Now the case was quite simple. A young Palm Harbor woman had been renting an apartment from a man who owned several units. She moved out and wanted her security deposit returned. The landlord refused to give it back to her claiming damage in excess of normal wear and tear. To say that both my client and the landlord were colorful characters would be an understatement. Because small claims court is designed to be a quick proceeding with little formal process, let’s just say that the details of their landlord/tenant relationship was…..unknown to me. It was a simple case of getting money back.
Anyway, Martin Luther King Day was a very new holiday – maybe a year or two old and many municipalities hadn’t figured out what offices remained open and what offices would observe MLK Day and close for the day.
We were all present at the Palm Harbor Courthouse on MLK Day at 10 a.m.: my client, her boyfriend, the defendant, the witnesses and I. However, the courthouse was dark and empty. After a time, a guard finally approached us. “The Judge is on the phone for you” he said to me.

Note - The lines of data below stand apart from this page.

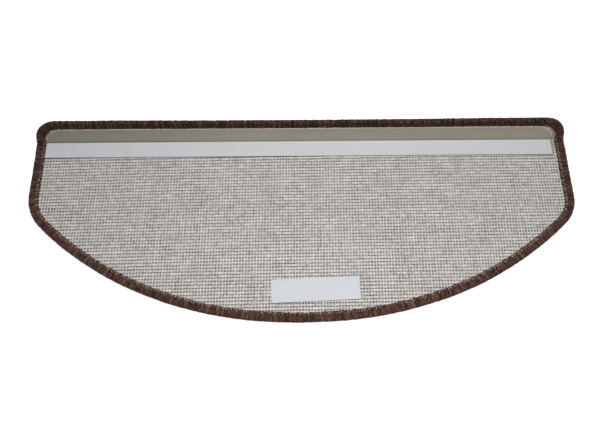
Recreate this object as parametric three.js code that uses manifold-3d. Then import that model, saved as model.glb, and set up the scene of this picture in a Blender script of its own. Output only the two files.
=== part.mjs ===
import * as THREE from 'three';
import { mergeVertices } from 'three/addons/utils/BufferGeometryUtils.js';
import Module from 'manifold-3d';

// A half-round stair tread mat that lies on its pile, with its backing up and its lip standing.
// Millimetres, +Z up. The curved edge faces -Y and the lip stands at +Y.
// Every layer is drawn flat first: x runs along the crease, s runs across the mat from the
// curved edge to the lip, and n is the height above the pile. foldUp() then turns the lip up.

// Outline, seen from above with the lip laid flat
const matWidth = 650;
const creaseToFront = 250;
const frontRadius = 517;
const frontHalfAngle = THREE.MathUtils.degToRad(6);
const leftCorner = { radius: 66, straightSide: 76, lipRadius: 28, lipTuck: 0.8 };
const rightCorner = { radius: 54, straightSide: 84, lipRadius: 27, lipTuck: 0.5 };

// Lip
const lipHeight = 34.2;
const lipAngle = THREE.MathUtils.degToRad(88);
const creaseRadius = 0.8;

// Layers, from the pile up, with a film of glue between them
const carpetThickness = 5;
const glueFilm = 0.1;
const backingThickness = 1.5;

// Woven backing: one rib for each weft yarn
const ribPitch = 4.4;
const ribCrest = 2.8;
const ribFlank = 0.35;
const ribDepth = 0.7;

// Overcast yarn binding, a C in section that closes round the edge of the mat
const bindingWidth = 10.6;
const bindingSideShare = 1.15;
const bindingLipShare = 0.9;
const bindingYarn = 1.1;
const bindingNose = 3.2;
const bindingNoseYarn = 2;
const bindingTaper = 3.5;
const bindingTaperEnd = 0.3;
const bindingClearance = 0.1;

// Angle profile along the crease
const profileWall = 1.2;
const profileFoot = 23.6;
const profileLeftGap = 0.3;
const profileRightGap = 2.5;
const profileTopGap = 0.2;
const profileRound = 17.5;

// Double-sided tapes, each still under its release liner
const tapeThickness = 0.5;
const linerThickness = 0.2;
const frontTapeBareFoot = 0.4;
const frontTapeCreaseGap = 0.4;
const frontTapeLeftGap = 0.2;
const frontTapeRightGap = 2.4;
const rearTapeLength = 100;
const rearTapeWidth = 30;
const rearTapeFromFront = 40;
const rearTapeOffset = 14.7;
const rearTapeSkew = THREE.MathUtils.degToRad(2.7);

// Fineness of the round stretches
const facetLength = 10;
const facetTurn = THREE.MathUtils.degToRad(11);
const bendFacets = 5;
const noseFacets = 8;

// Heights of the layers
const backingBottom = carpetThickness + glueFilm;
const backingTop = backingBottom + backingThickness;
const profileBottom = backingTop + glueFilm;
const profileTop = profileBottom + profileWall;
const bindingTop = backingTop + bindingClearance + bindingYarn;

// The bend: its centre lies above the crease, and its length is taken in the backing
const bendCentre = profileTop + creaseRadius;
const bendLength = lipAngle * (bendCentre - (backingBottom + backingTop) / 2);

// Places across the mat. The crease is where the two inner faces of the profile would meet.
const crease = creaseRadius * Math.tan(lipAngle / 2);
const frontEdge = crease - creaseToFront;
const lipEdge = bendLength + lipHeight - crease;

const wasm = await Module();
wasm.setup();

// A direction in the plane of the mat, with its angle counted from -s towards +x
function direction(angle) {
  return new THREE.Vector2(Math.sin(angle), -Math.cos(angle));
}

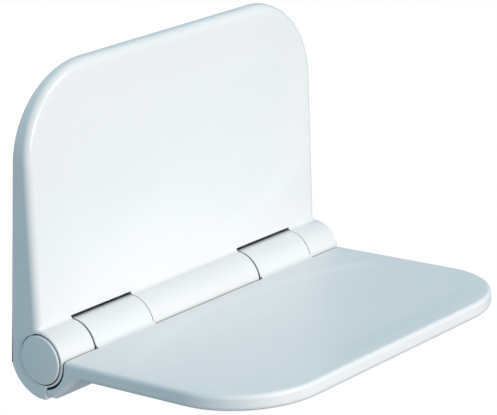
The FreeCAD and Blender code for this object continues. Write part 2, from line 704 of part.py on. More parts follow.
def screw_cone(x, reach):
    """Countersunk head of a cover screw."""
    foot = Vector(x, -reach, SEAT_BOTTOM)
    return Part.makeCone(COVER_SCREW_HEAD, COVER_SCREW_RADIUS, COVER_SCREW_HEAD_HEIGHT, foot, Z_AXIS)


def seat_base_cover():
    inset = SEAT_SKIN + COVER_GAP
    cover = flat_panel(inset, CAVITY_START + COVER_GAP, SEAT_BOTTOM, SEAT_BOTTOM + COVER_THICKNESS)
    cuts = []
    for x, reach in cover_screw_places():
        cuts.append(cylinder_z(COVER_SCREW_RADIUS, SEAT_BOTTOM - 1, SEAT_TOP, x, -reach))
        cuts.append(screw_cone(x, reach))
    return tilted(cover.cut(cuts))


def cover_screws():
    screws = []
    for x, reach in cover_screw_places():
        shank = cylinder_z(COVER_SCREW_RADIUS, SEAT_BOTTOM + 1, SEAT_CEILING - 1, x, -reach)
        recess = cylinder_z(COVER_SCREW_RADIUS / 2, SEAT_BOTTOM - 1, SEAT_BOTTOM + 1, x, -reach)
        screws.append(tilted(joined([screw_cone(x, reach), shank]).cut(recess)))
    return Part.makeCompound(screws)


def seat_bush(face_x, direction, flange):
    """Flanged bush pressed into a seat knuckle from its end face at face_x."""
    inner_x = face_x + direction * BUSH_LENGTH
    outer_x = face_x - direction * flange
    sleeve = tube_x(BUSH_RADIUS, RUNNING_RADIUS, min(face_x, inner_x), max(face_x, inner_x))
    collar = tube_x(FLANGE_RADIUS, RUNNING_RADIUS, min(face_x, outer_x), max(face_x, outer_x))
    return joined([sleeve, collar])


def place(shape):
    """Move a finished piece from the hinge-axis frame to the part's own frame."""
    moved = shape.copy()
    moved.translate(Vector(0, -AXIS_TO_WALL, -ORIGIN_ABOVE_AXIS))
    return moved


def all_pieces():
    made = {
        "backrest_shell": backrest_shell(),
        "wall_gasket": wall_gasket(),
        "wall_plate": wall_plate(),
        "back_frame": back_frame(),
        "frame_screws": frame_screws(),
        "lock_screws": lock_screws(),
        "lock_nuts": lock_nuts(),
        "stop_pads": Part.makeCompound(stop_pads()),
        "hinge_rod": hinge_rod(),
        "rod_washers": rod_washers(),
        "rod_screws": rod_screws(),
        "end_cap_left": end_cap(-1),
        "end_cap_right": end_cap(1),
        "seat_shell": seat_shell(),
        "seat_base_cover": seat_base_cover(),
        "cover_screws": cover_screws(),
    }
    for side, (x0, x1) in zip(("left", "right"), SEAT_KNUCKLES):
        made["seat_arm_" + side] = seat_arm(*arm_span(x0, x1))
        made["seat_bush_" + side + "_a"] = seat_bush(x0, 1, GAP_WIDE - FLANGE_CLEARANCE)
        made["seat_bush_" + side + "_b"] = seat_bush(x1, -1, GAP_NARROW - FLANGE_CLEARANCE)
    return made


os.makedirs("parts", exist_ok=True)
for name, shape in all_pieces().items():
    finished = place(shape)
    finished.exportStep("parts/" + name + ".step")
    print(name, len(finished.Solids), "solids,", round(finished.Volume), "mm3, valid", finished.isValid())
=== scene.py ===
import json
import math

import bmesh
import bpy
from mathutils import Matrix, Vector


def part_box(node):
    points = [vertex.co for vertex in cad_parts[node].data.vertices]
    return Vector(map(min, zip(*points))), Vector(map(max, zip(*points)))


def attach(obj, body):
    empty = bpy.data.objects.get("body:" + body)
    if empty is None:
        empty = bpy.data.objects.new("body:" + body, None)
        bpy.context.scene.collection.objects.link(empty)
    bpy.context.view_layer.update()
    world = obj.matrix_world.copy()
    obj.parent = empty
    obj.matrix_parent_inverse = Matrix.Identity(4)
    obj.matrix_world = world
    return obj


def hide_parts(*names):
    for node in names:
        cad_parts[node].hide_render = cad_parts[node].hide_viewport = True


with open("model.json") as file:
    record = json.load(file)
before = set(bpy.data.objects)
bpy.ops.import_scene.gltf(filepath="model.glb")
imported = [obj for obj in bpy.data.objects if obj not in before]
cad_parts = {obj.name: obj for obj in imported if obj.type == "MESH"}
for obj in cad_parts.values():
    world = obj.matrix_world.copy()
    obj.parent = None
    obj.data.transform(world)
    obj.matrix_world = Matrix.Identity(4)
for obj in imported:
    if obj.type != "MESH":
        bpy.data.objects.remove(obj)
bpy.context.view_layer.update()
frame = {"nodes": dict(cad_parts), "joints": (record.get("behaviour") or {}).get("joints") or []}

# Shells are drawn in millimetres in the hinge's own frame: X along the hinge axis, +Y towards the
# wall, +Z up, with the seat reaching towards -Y. finish_piece() moves them to the part's frame.
MM = 0.001
WELD = 0.002  # points closer than this are one
TINY = 1e-6  # slack when places are compared
OVERLAP = 1.0  # how far a cutting shape runs past the surface it opens
BEYOND = 3.0  # the same, where nothing is near
HINGE = Vector(frame["joints"][0]["pos_m"])
BACK_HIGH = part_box("backrest_shell")[1]
HALF = BACK_HIGH.x / MM  # half the backrest's width
TOP = (BACK_HIGH.z - HINGE.z) / MM
REAR = (BACK_HIGH.y - HINGE.y) / MM
CORNER_RADIUS = 78.0
CORNER_X = HALF - CORNER_RADIUS

# ---- fineness of the meshes ----
SHARP_ANGLE = math.radians(32)
GRID_STEP = 4.0
NEAR_STEP = 2.5  # rows of the seat beside the barrel
CAP_RING_STEP = 2.0
CORNER_STEPS = 26
EDGE_STEPS = 9
TURN_STEPS = 40
BLEND_STEPS = 8
LIP_STEPS = 16
HEM_STEPS = 12
LIP_EDGE_STEPS = 4
WINDOW_EDGE_STEPS = 3
HEEL_STEPS = 4
TOE_STEPS = 5
UNDERSIDE_STEPS = 12
RECESS_STEPS = 20
QUARTER_STEPS = 24
BEVEL_STEPS = 3
CAP_EDGE_STEPS = 6
CAP_SIDES = 120
BARREL_SIDES = 96
BUSH_SIDES = 64
HOLE_SIDES = 48
SCREW_SIDES = 32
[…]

It turned out the Palm Harbor Courthouse was closed for MLK Day, but the downtown Clearwater Courthouse was still open. The Judge advised that if we could make it to Clearwater by 10:30 we’d still have one hour to try this case. “I expect to see you all in my chambers by 10:30.” So we all had 30 minutes to get to downtown Clearwater from Palm Harbor.
Here’s where it all went south. I told all present, who came in their own cars, that we all had to (legally) race our way downtown in half an hour if there was any way to get this case heard. If successful, we’d still have one hour to try this case based on a $350 security deposit.
I told my client and her boyfriend that I’d see them in downtown Clearwater and to get there as soon as possible.
Taking what I thought was a shortcut, I zoomed down a side road closer and closer to the courthouse. At this point I hadn’t realized that my presence in court is only as effective as the presence of everyone else. In other words, whether I was first or last didn’t matter. Nothing would happen until everyone else was present.
At this point, traffic came to an absolute halt. Nobody was moving. I soon discovered that what blocked me from getting to my trial was the Clearwater Martin Luther King Day Parade. Hundreds of people were parading down the street that separated me from the courthouse. In a near panic (and remember, what’s at stake is $350) I parked my car randomly and decided to make a run for it.
With briefcase in hand this new attorney made a mad dash for the courthouse, literally through the parade, past a yelling security officer and dodging tuba players from a local high school band. I was within one block of the courthouse when…….it started raining.
Pretty wet, I finally made it to the Judge’s chambers only to see that none of the other participants were in attendance. I was still the first one to get there. Everyone got stuck behind the parade.
This is where it gets interesting.
By the time the last party had arrived, we had much less than one hour to present this case. And there was a distinct change in demeanor of my client and her boyfriend. They were inappropriately laughing, joking, slurring words and……..drunk. This is mid-morning, folks. Their commute from Palm Harbor to Clearwater must have included some serious drinking and driving because they were Friday night Frathouse drunk.
After testifying that she left her rented apartment in a very clean condition and therefore should get her $350 security deposit back, the landlord – who didn’t have a attorney and was representing himself – went on attack mode. “Your honor, look! She’s drunk right now! See what I’ve put up with for one year?”
To be as delicate as possible, Mr. Landlord told the court that he refused to allow my client to stay past the expiration of her lease because of her constant partying with men. Lots of men, usually one at a time. And in succession. Night after night. “She’s worn out the carpet with a steady stream of men in and out, in and out! I have to clean the place out and fumigate it!! Your Honor, she’s a *****” (surely you can insert your own word).
At this point the proceeding descended into what can only be described as a total verbal explosion with all sides screaming at the other. I looked up to see the Judge with his face in his hands, except he was laughing. He eventually looked at me with that look that seasoned attorneys give new attorneys. His gaze said, “Son, get used to it. We’ve all got stories like this….”
And now after practicing for more than 20 years I know it to be true. I’ve compared notes with other attorneys enough to know that we all have at least one story where we wished we’d have gone to dental school instead of law school.
What happened to these charming people? The Judge “split the baby” and awarded half of the security deposit back to my client and lectured the landlord to be more respectful of his tenants and to watch his words lest he get sued for slander.
Needless to say, I never take Martin Luther King Day for granted. MLK was a tower of a man in the area of human rights yet the day marking his memory is memorable to me for a completely different reason.